EXERCISE DIRECTIONS –
The data below holds the lines to copy: everything from the line containing "x, y, top, under = mound()" to the line containing "imported = [obj", both ends included, set down exactly.
◆ ◆ ◆ ◆ ◆ ◆ ◆
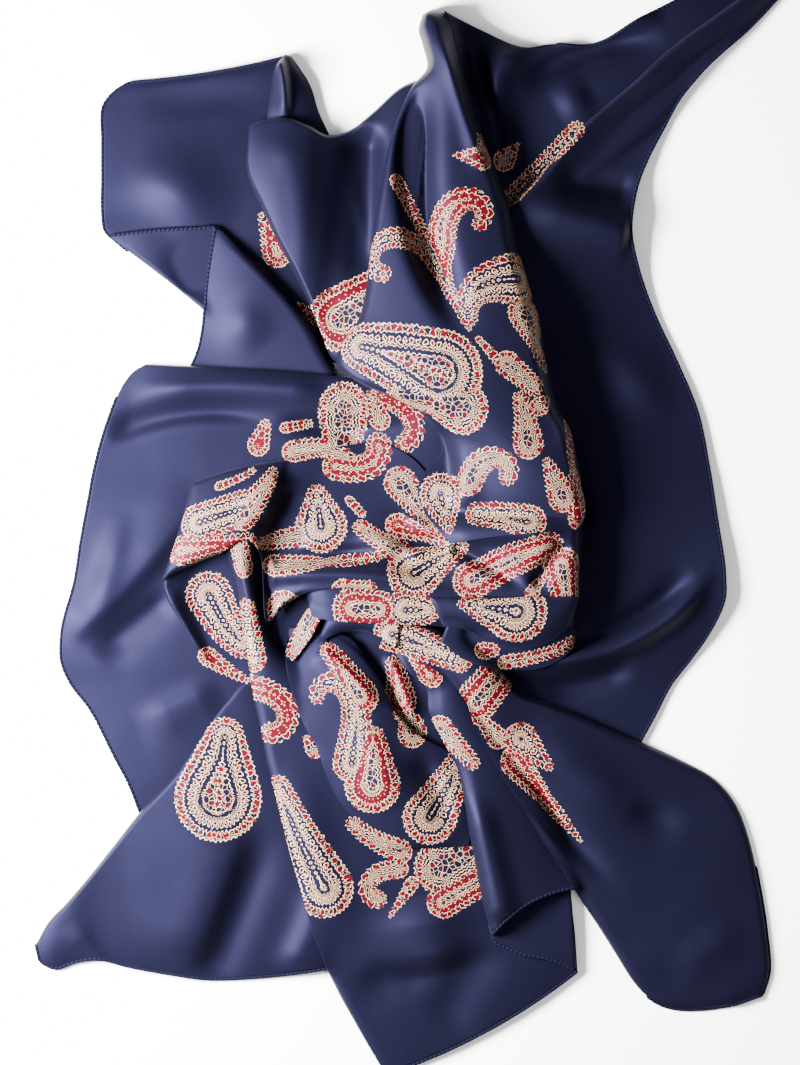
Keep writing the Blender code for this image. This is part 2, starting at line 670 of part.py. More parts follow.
def sheet_points(stretch, across, along):
    """x, y, z and the section widths of a stretch, by its own table and before it is laid on anything."""
    rows = np.array(stretch.sections, float)
    section = Section(*sections_between(rows, along).T[:, :, None])
    run_x, run_y = section.right_x - section.left_x, section.right_y - section.left_y
    width = np.hypot(run_x, run_y)
    arch = 4 * across * (1 - across)
    x = section.left_x + run_x * across + run_y / width * section.bow * arch
    y = section.left_y + run_y * across - run_x / width * section.bow * arch
    z = section.left_z + (section.right_z - section.left_z) * across + section.crown * arch
    for row in stretch.folds:
        z = z + fold_height(Fold(*row), x, y)
    return x, y, z, width


def facet_probes():
    """Weights of a facet's four corners at a lattice of points over its two triangles."""
    s, t = np.meshgrid(np.linspace(0, 1, PROBES), np.linspace(0, 1, PROBES))
    s, t = s.ravel(), t.ravel()
    near_side = s >= t
    here = np.where(near_side, 1 - s, 1 - t)
    beside = np.where(near_side, s - t, 0)
    ahead = np.where(near_side, 0, t - s)
    across = np.where(near_side, t, s)
    return np.array([here, beside, ahead, across])


def corners(grid):
    """The four corner values of each facet of a grid of points."""
    return np.array([grid[:-1, :-1], grid[:-1, 1:], grid[1:, :-1], grid[1:, 1:]])


def at_probes(grid, weights):
    """A grid of values, worked out at every probe of every facet."""
    return np.einsum("cij,cp->ijp", corners(grid), weights)


def wall_height(x, y, z):
    """The wall's thickness measured upright, which is more where the cloth is steep."""
    x_along, x_across = np.gradient(x)
    y_along, y_across = np.gradient(y)
    z_along, z_across = np.gradient(z)
    plan = np.abs(x_along * y_across - x_across * y_along) + 1e-9
    lean_x = z_along * y_across - z_across * y_along
    lean_y = z_along * x_across - z_across * x_along
    slope = np.hypot(lean_x, lean_y) / plan
    return WALL * np.minimum(np.sqrt(1 + slope**2), STEEPEST)


def laid(stretch, table):
    """x, y, top and underside of a stretch, resting on the table and the cloth already there."""
    rows = np.array(stretch.sections, float)
    run = side_gaps(rows).sum()
    widest = np.hypot(rows[:, 2] - rows[:, 0], rows[:, 3] - rows[:, 1]).max()
    side_count = max(FEWEST_SIDE, round(widest / SIDE_STEP))
    length_count = max(FEWEST_LENGTH, round(run / LENGTH_STEP))
    across = crowded(side_count, stretch.left, stretch.right)[None, :]
    along = crowded(length_count, stretch.first, stretch.last)
    x, y, z, width = sheet_points(stretch, across, along)

    rest = read_grid(table.softened(SOFTEN), x, y) + SEAT_GAP
    base = rest + WALL
    z = (z + base + np.sqrt((z - base) ** 2 + 1.0)) / 2
    along = along[:, None]
    keep = roll_off(along * run, stretch.first) * roll_off((1 - along) * run, stretch.last)
    keep = keep * roll_off(across * width, stretch.left) * roll_off((1 - across) * width, stretch.right)
    z = base + (z - base) * keep

    under = np.maximum(z - wall_height(x, y, z), 0.0)
    lift = clearing_lift(x, y, under, table)
    return x, y, z + lift, under + lift


def clearing_lift(x, y, under, table):
    """How far each point has to rise, or may sink, for the underside to rest just clear of the cloth below."""
    weights = facet_probes()
    share = weights / (weights**2).sum(axis=0)
    probe_x, probe_y = at_probes(x, weights), at_probes(y, weights)
    below = highest_near(table.spread(1), probe_x, probe_y)
    floor = np.where(below > 0, below + SEAT_GAP, 0.0)
    lift = np.zeros_like(under)
    for turn in range(LIFT_PASSES):
        short = floor - at_probes(under + lift, weights)
        if short.max() <= 0:
            break
        last_turn = turn == LIFT_PASSES - 1
        raised = np.zeros_like(under)
        for corner, rows, columns in ((0, 0, 0), (1, 0, 1), (2, 1, 0), (3, 1, 1)):
            if last_turn:
                need = np.where(weights[corner] > 0, short, 0).max(axis=2)
            else:
                need = (short * share[corner]).max(axis=2)
            target = raised[rows : rows + need.shape[0], columns : columns + need.shape[1]]
            np.maximum(target, need, out=target)
        lift = lift + raised
    spare = (at_probes(under + lift, weights) - floor).min()
    return lift - max(spare, 0.0)


def solid_from(name, colour, x, y, top, under):
    """One closed body between a top and an underside that share their outline."""
    rows, columns = x.shape
    mesh = bmesh.new()
    bmesh.ops.create_grid(mesh, x_segments=columns - 1, y_segments=rows - 1, size=1.0)
    bmesh.ops.triangulate(mesh, faces=mesh.faces[:], quad_method="FIXED")
    mesh.verts.ensure_lookup_table()
    upper = list(mesh.verts)
    grown = bmesh.ops.extrude_face_region(mesh, geom=mesh.faces[:], use_keep_orig=True)
    lower = [item for item in grown["geom"] if isinstance(item, bmesh.types.BMVert)]
    lower.sort(key=lambda vert: (round(vert.co.y, 6), round(vert.co.x, 6)))
    upper.sort(key=lambda vert: (round(vert.co.y, 6), round(vert.co.x, 6)))
    place_x, place_y = (x - CENTRE_X) * UNIT, (CENTRE_Y - y) * UNIT
    for verts, height in ((upper, top), (lower, under)):
        for vert, *place in zip(verts, place_x.ravel(), place_y.ravel(), height.ravel() * UNIT):
            vert.co = place
    bmesh.ops.recalc_face_normals(mesh, faces=mesh.faces[:])
    data = bpy.data.meshes.new(name)
    mesh.to_mesh(data)
    mesh.free()
    data.materials.append(silk(name, colour))
    for polygon in data.polygons:
        polygon.use_smooth = True
    data.set_sharp_from_angle(angle=np.radians(50))
    return bpy.data.objects.new(name, data)


def silk(name, colour):
    """The satin finish of one stretch."""
    material = bpy.data.materials.new(name + "_silk")
    material.use_nodes = True
    shader = material.node_tree.nodes["Principled BSDF"]
    shader.inputs["Base Color"].default_value = (*colour, 1.0)
    shader.inputs["Roughness"].default_value = 0.42
    shader.inputs["Metallic"].default_value = 0.0
    return material


def mound_stations(width, step):
    """Shares across the mound, with its layered edges on both sides."""
    insets = np.array(LAYER_INSETS)
    middle = np.linspace(insets[-1], width - insets[-1], max(3, round(width / step)) + 1)[1:-1]
    return np.concatenate([insets, middle, width - insets[::-1]]) / width


def layered_cap(inset):
    """The most that the mound's height may be at a distance in from its outline."""
    return np.where(inset >= LAYER_INSETS[-1] - 0.01, np.inf, np.interp(inset, LAYER_INSETS, LAYER_TOPS))


def mound():
    """x, y, top and underside of the hidden layers: flat below, rounded above, stepped round the edge."""
    rows = np.array(MOUND.sections, float)
    run = side_gaps(rows).sum()
    widest = np.hypot(rows[:, 2] - rows[:, 0], rows[:, 3] - rows[:, 1]).max()
    across = mound_stations(widest, 1.4 * SIDE_STEP)[None, :]
    along = mound_stations(run, 1.6 * LENGTH_STEP)
    x, y, z, _ = sheet_points(MOUND, across, along)
    side = np.minimum(across, 1 - across) * widest
    end = (np.minimum(along, 1 - along) * run)[:, None]
    top = np.minimum(z + LAYER_TOPS[-1], layered_cap(np.minimum(side, end)))
    return x, y, top, np.zeros_like(top)


def main():
    for old in list(bpy.data.objects):
        bpy.data.objects.remove(old)
    scarf = bpy.data.collections.new("silk_scarf")
    bpy.context.scene.collection.children.link(scarf)
    table = Table()
    weights = facet_probes()
    x, y, top, under = mound()
    table.add(at_probes(x, weights), at_probes(y, weights), at_probes(top, weights))
    scarf.objects.link(solid_from(MOUND.name, MOUND.colour, x, y, top, under))
    for stretch in STRETCHES:
        x, y, top, under = laid(stretch, table)
        table.add(at_probes(x, weights), at_probes(y, weights), at_probes(top, weights))
        scarf.objects.link(solid_from(stretch.name, stretch.colour, x, y, top, under))


main()
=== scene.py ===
"""Dresses a silk scarf that lies in a heap: printed silk twill, rolled hems with stitches, and the studio.

Each stretch of cloth is a thin shell on the form of its solid, with finer folds and a finer grid, and they
are laid in the same order. They are drawn on a chart seen from straight above: x to the right, y towards the
viewer's feet, heights up from the table, all in millimetres.
"""

from __future__ import annotations

import sys
import logging
import math
from collections.abc import Callable
from dataclasses import dataclass
from enum import Enum
from functools import reduce
from typing import NamedTuple

import bmesh
import bpy
import numpy as np
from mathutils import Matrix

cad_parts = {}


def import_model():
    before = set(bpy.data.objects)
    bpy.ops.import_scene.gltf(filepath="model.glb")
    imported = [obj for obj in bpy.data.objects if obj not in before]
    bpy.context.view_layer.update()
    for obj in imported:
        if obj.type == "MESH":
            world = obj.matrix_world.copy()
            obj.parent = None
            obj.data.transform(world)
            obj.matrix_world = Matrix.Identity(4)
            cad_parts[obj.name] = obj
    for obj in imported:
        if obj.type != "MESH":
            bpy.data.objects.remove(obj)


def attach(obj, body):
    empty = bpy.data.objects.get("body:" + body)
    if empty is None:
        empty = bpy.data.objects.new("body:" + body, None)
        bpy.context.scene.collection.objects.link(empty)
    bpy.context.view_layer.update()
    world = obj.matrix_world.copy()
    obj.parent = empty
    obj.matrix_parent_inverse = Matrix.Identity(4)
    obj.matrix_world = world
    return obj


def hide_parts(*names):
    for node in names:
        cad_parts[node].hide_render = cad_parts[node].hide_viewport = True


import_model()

log = logging.getLogger("scarf")

Array = np.ndarray
Socket = bpy.types.NodeSocket

MM = 0.001  # metres in one unit of the chart
CENTRE_X, CENTRE_Y = 317.0, 383.0  # the chart's point above the part's origin
VIEW_X, VIEW_Y = 300.0, 399.4  # the chart's point at the middle of the camera's view
VIEW_HEIGHT = 798.8  # how much of the chart's y the camera takes in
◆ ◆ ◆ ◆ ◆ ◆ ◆
RESPONSE BELOW –
    x, y, top, under = mound()
    table.add(at_probes(x, weights), at_probes(y, weights), at_probes(top, weights))
    scarf.objects.link(solid_from(MOUND.name, MOUND.colour, x, y, top, under))
    for stretch in STRETCHES:
        x, y, top, under = laid(stretch, table)
        table.add(at_probes(x, weights), at_probes(y, weights), at_probes(top, weights))
        scarf.objects.link(solid_from(stretch.name, stretch.colour, x, y, top, under))


main()
=== scene.py ===
"""Dresses a silk scarf that lies in a heap: printed silk twill, rolled hems with stitches, and the studio.

Each stretch of cloth is a thin shell on the form of its solid, with finer folds and a finer grid, and they
are laid in the same order. They are drawn on a chart seen from straight above: x to the right, y towards the
viewer's feet, heights up from the table, all in millimetres.
"""

from __future__ import annotations

import sys
import logging
import math
from collections.abc import Callable
from dataclasses import dataclass
from enum import Enum
from functools import reduce
from typing import NamedTuple

import bmesh
import bpy
import numpy as np
from mathutils import Matrix

cad_parts = {}


def import_model():
    before = set(bpy.data.objects)
    bpy.ops.import_scene.gltf(filepath="model.glb")
    imported = [obj for obj in bpy.data.objects if obj not in before]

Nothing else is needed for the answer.